Even just from this first sample of this album, it's obvious that multiple influences are in full force on this album, and yet have become so commonplace that it's part of Townsend's signature sound, and only oddball experimentations with the darker, more somber aspects of music (off "Ki") tend to be one-offs unto themselves.

When the catchy "Lucky Animals" kicks in, I'm reminded of "Bad Devil" off "Infinity", and this album really does seem to sound like a newer interpretation of the album, and thus the comparisons between the material on "Infinity" and this album are uncanny (except perhaps less reverb on here than on "Infinity", which is surprising). But a big difference does seem to come from a more focused attempt on songwriting over sheer "drown out your ears in a sea of reverb". "Liberation" seems like a perfect example. It sounds like another pop-rock song that's waiting for a huge dose of guitar reverb to drown out your soul, but the echo is more reserved for the vocals, perhaps in a more bombastic spectacle, but frankly more effective on this type of song than just pure guitar chords. Not to mention it's another happy sounding song.

"Where We Belong" takes the foot off the bombastic pedal for a bit and actually tries to ballad its way to your heart, and isn't a bad attempt at all. It's a little reminder of "Biomech", DT's first solo album, where the first half of the album focused on creating catchy, beautiful tunes and use a hint of echo and reverb to create an angelic atmosphere that just washes over you and completely sucks you in to the music and never lets you go. "Save Our Now" meanwhile sounds like Townsend's take on a modern day anthem rock track.

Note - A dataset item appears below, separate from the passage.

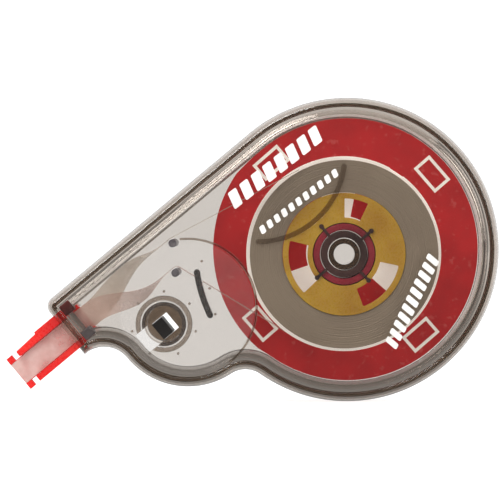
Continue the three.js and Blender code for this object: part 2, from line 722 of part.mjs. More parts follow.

Then interestingly, we get to "Kingdom", a remake off DT's "Physicist" album of 2000, and frankly a surprise track to here following a cushy, radio-friendly song like "Save Our Now". While I personally love "Kingdom" (and frankly, the entire album of "Physicist"), it almost feels to reverb-y and too heavy chord wise for this album, although it absolutely makes sense from a bombastic point of view, which is definitely the theme of this album, I've decided. But perhaps it's just for the contrast, as "Divine" which follows it is a mellow ballad accompanied by Townsend's voice, along with backing vocals and some synth electronics.

And while "Grace" starts off mellow as well, it's not long before the distorted guitar chords and drums kick in and create another bombastic and brutal spectacle, once again headlined by DT's classic dissonant progression (which is actually a major seventh, in music theory terms.Not necessarily dissonant, but with the constant emphasis on the dominant, which is B natural on this track, the major seventh following the "Grace" chorus sounds dissonant until the progression decends a half step each time before the choir hits the major fifth, and the cycle repeats again).

And frankly the bombast continues, with the rip-roaring "More!", while "Lessons" channels a bit of neo-classical Tenacious D acoustic picking, while "Hold On" begins as a down-tempo retreat from the bombast before the big chords open up just in time for you to pull out your lighter to sway with the rhythm, finally closing out the album with "Angel", another big loud, bombastic track built for the finale of the album that it closes, which actually surprised me. I figured it'd be as underwhelming as "Addicted", but in that vein, it actually succeeded my expectations by actually being tighter and more pronounced with the musical theme of the album, which as I've said all along, has been big, bombastic, choir-filled arena songs. So that said, I enjoy this album thoroughly and is another one of DT's many great albums to reside in his catalog of insanity and genius.


I also have the opportunity to go through the bonus disc of tracks as well (titled "Epiclouder", I believe? fitting) and frankly, this is just a collection of demos with enough material to constitute as a whole new album, but seeing as these probably weren't originally meant and recorded to be played together, I'm going to look at them as single track offerings and not group them together from an album specific viewpoint unless there's some dots I can connect between them all, so erase the pretensions of the previous album and look at this with an open mind, as it needs to with the acoustic ballad "Believe" that starts up this bonus disc.

"Happy Birthday" takes that acoustic sound and kicks up the tempo with Anneke Van Giersbergen once again providing some outstanding vocals as she has for this entire album. "Quietus" would've sounded right at home on "Ki", with the muffled drums, rhythmic plucking of the guitars and mysterious tone behind it all. "Heatwave" is a refreshing, nostalgic take on old time, rock 'n roll from the mad scientist himself, and "Love Tonight" is another bombastic track.

"The Mind WASP" is an unusual standout, an acoustic led track with a heavy foot, trudging through an exotic scale and key signature with hints of haunting synths and string samples setting the tone for a big showdown. Surely enough, halfway in, Townsend lets his pipes open up, and creates another huge spectacle, with screams and strings pounding their way to your ears.

"Woah NO!" is another interesting track. It opens with spastic guitar and sax solos ( a la John Zorn), before the traditional trudging guitar and drum combo punches its way to Devin screaming about something, probably about a rock that stuck in his shoe or something, before it turns into another big spectacle.

"Love And Marriage" stays on the softer side despite moving at a fairly brisk pace, but dynamically echoes "Ki" while also displaying some mad bits, including bell tones from backing vocals, more screams, and an impressive guitar solo. "Socialization" is the big epic off this bonus track, with hints of neo-classicism bathed in drums and noise a la "Deconstruction", while "Little Pig" finally ends in a very Pink Floydian acoustic waltz.

So, while the main album is worth getting, this bonus disc isn't worth sneezing at, either. While it's not exactly a must-have stand alone, thing, if you have the chance to get the bonus disc, get it, because it's got some own unique tidbits every Townsend fan should listen to.